La nue Et moi, fidèle, je t'attendrai ici En comptant les nuits et les aurores Que mon cœur tremblant pour tes jours implore!
L'aigle Douce nue, tu n'attendras point longtemps; Je reviendrai, nos cœurs seront contents!
*PS: Chers amis poètes, Ce poème s'inspire essentiellement de la mythologie grecque. "L'aigle" en question est l'aigle de Zeus. J'ai choisi de le remplacer par Jupiter, son équivalent romain, pour des raisons esthétiques; le nom de Jupiter est tout simplement plus élégant à dire, donc à écrire, en français, étant d'origine latine (ce n'est point une règle générale, la langue grecque peut également être très élégante, surtout le grec archaïque). Ledit aigle est amoureux d'une "nue" (ou d'un nuage); ce substantif n'est guère utilisé au singulier, je l'emploie à cette forme par amour de la langue classique, dont la beauté et la concision me fascinent tant. L'on sait que l'aigle est l'oiseau et le messager de Zeus, et ce grâce à la "Théogonie" d'Hésiode (Th. 507 ), à la tragédie d'Eschyle "Prométhée enchaîné" (Prom.1022 ), à l'"Antigone" de Sophocle (Antig.1040), à l'"Hélène" d'Euripide (Hel. 17), à la "Description de la Grèce" de Pausanias (Desc. V, 22, 5 ; 7), aux "Idylles" de Théocrite (Idylle 15, 124 - Les Syracusaines ou les Fêtes d'Adonis), à la "Bibliothèque" d'Apollodore (Biblio. III, 12, 2) et à "l'Odyssée" d'Homère (Od. II, 146). Ce poème s'inspire justement, mais d'une manière implicite, d'Homère, et plus précisément de sa très fameuse "Iliade". Voici le détail de l'Iliade qui m'a inspiré: Homère y décrit l'aigle comme un "annonciateur" (l'aigle est également devenu l'attribut de saint Jean l'Évangéliste, voilà une curieuse analogie): Hector attaquant bravement les Grecs vaincus, Agamemnon exhorte, dans une harangue (procédé homérique par excellence) ses soldats à combattre l'ennemi; Zeus eut pitié de lui et, grâce à un signe qu'il envoya à l'armée grecque, un aigle enlevant un jeune faon, permit à l'armée grecque de reprendre courage (Il. VIII, 247).
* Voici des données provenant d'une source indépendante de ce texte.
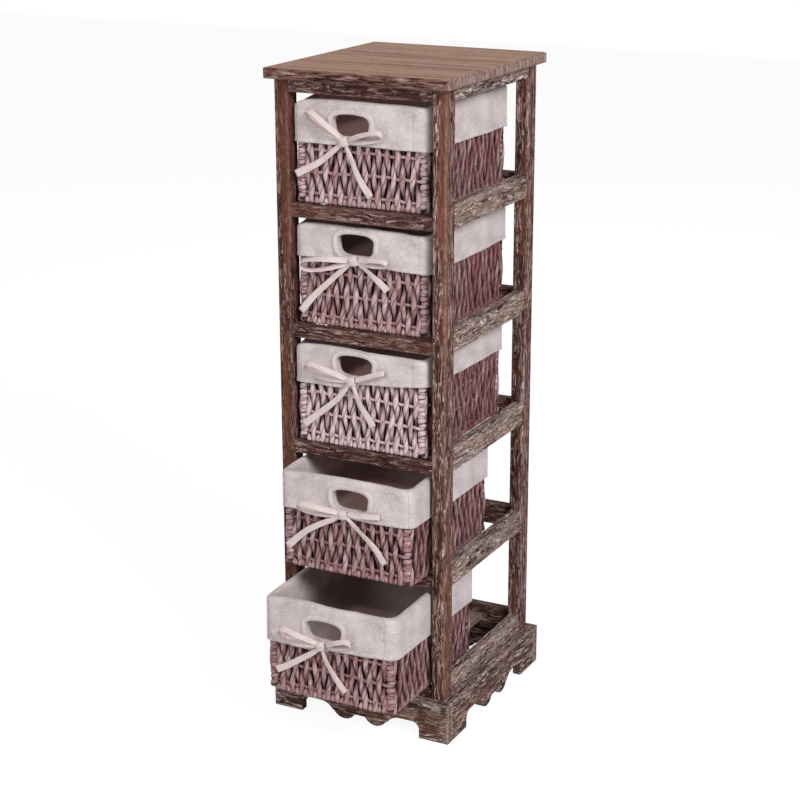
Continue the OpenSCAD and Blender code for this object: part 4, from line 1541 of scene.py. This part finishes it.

Dans mon poème, je dépeins, dans une fiction poétique, ce même aigle, amoureux de sa nue, allant à Troie pour dévoiler aux Grecs ce signe de Zeus. La nue, son « amante » (à prendre au sens classique: "sa bien-aimée"), essaie, par crainte et par amour, de l'en dissuader. Mais l'aigle parvient à la convaincre de le laisser partir, en lui promettant de revenir vivant à sa couche. Désolé, encore et toujours, pour tant de longueur. Je ne prétends guère enrichir votre très bonne culture. Je voulais juste apporter la lumière sur quelques détails expliquant les origines mythologiques de ce bien humble poème.